Schoolchildren, check. Establishing a claim, check. Looks promising.
Posted by: Q. Pheevr | March 08, 2012 at 03:22 PM
Shotgun!
Posted by: Mark Gunnion | March 08, 2012 at 03:37 PM
And moreso than any kind of dibs, I think, "shotgun" was never open to appeal or argument. My high school friends and I used to consider it the cruelest, most stylish way to "burn" a friend - to be walking towards the parking lot after school, catch your friend's eye, point at them, nod your head, and say, "Shotgun!" just one millisecond before they realized what you were about to say, too late for them to say it before you did. Ah what a sweet victory that was! To see their crushed, anguished faces as they were consigned to squeeze in with the other 3 or 4 ride-moochers in the back seat.

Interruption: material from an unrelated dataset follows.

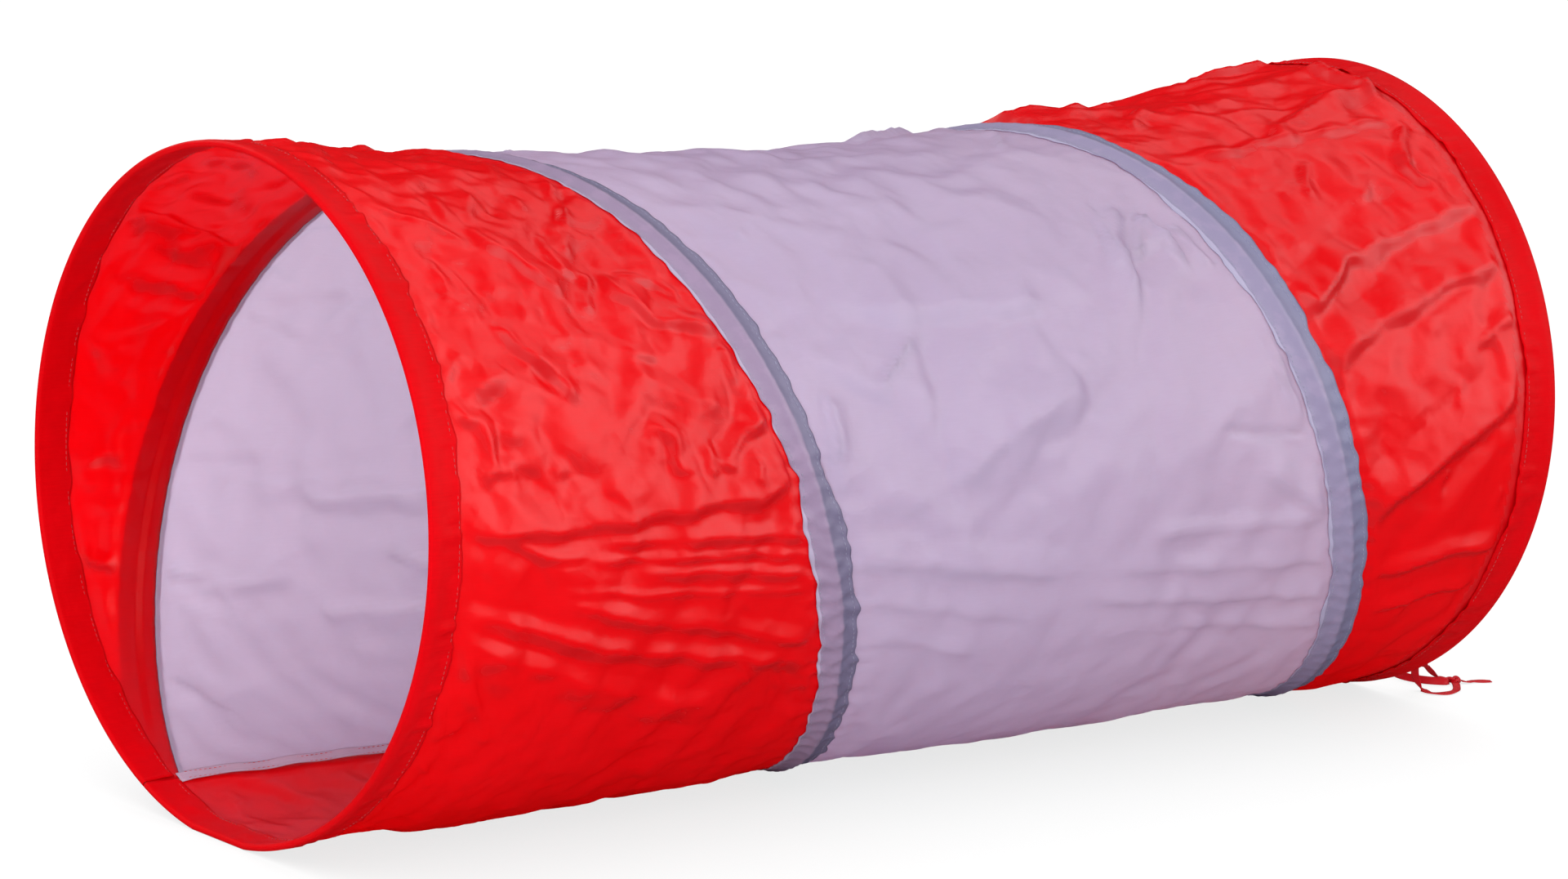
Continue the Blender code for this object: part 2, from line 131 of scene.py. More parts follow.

Posted by: Mark Gunnion | March 08, 2012 at 04:18 PM
I've never heard "dubs".
Growing up I occasionally heard the word "dibs" from my parents, but hardly from anyone else. To me it felt like somewhat dated slang, something that had been current when they were children -- one in the Chicago area and one in upstate NY -- both born 1926. So I don't think "dibs" was a 1950s variant of "dubs".
Later I learned "hosey" or "hi-hosey" (I have heard both forms) from contemporaries of mine who grew up around Boston.
Posted by: Tom Goodwillie | March 08, 2012 at 05:42 PM
The entry for "dib" in the Dictionary of American Regional English includes 1930 DN 6.80 cSC "I've got dibs on that" means "I speak for that; it is mine." Common.
I take this to mean that vol 6, issue 80 [or issue 6, page 80?] of Dialect Notes, published in 1930, states that the usage in common in central South Carolina. There is also a ref to a WELS (Wisconsin English Language Survey) entry from 1950 with the same meaning.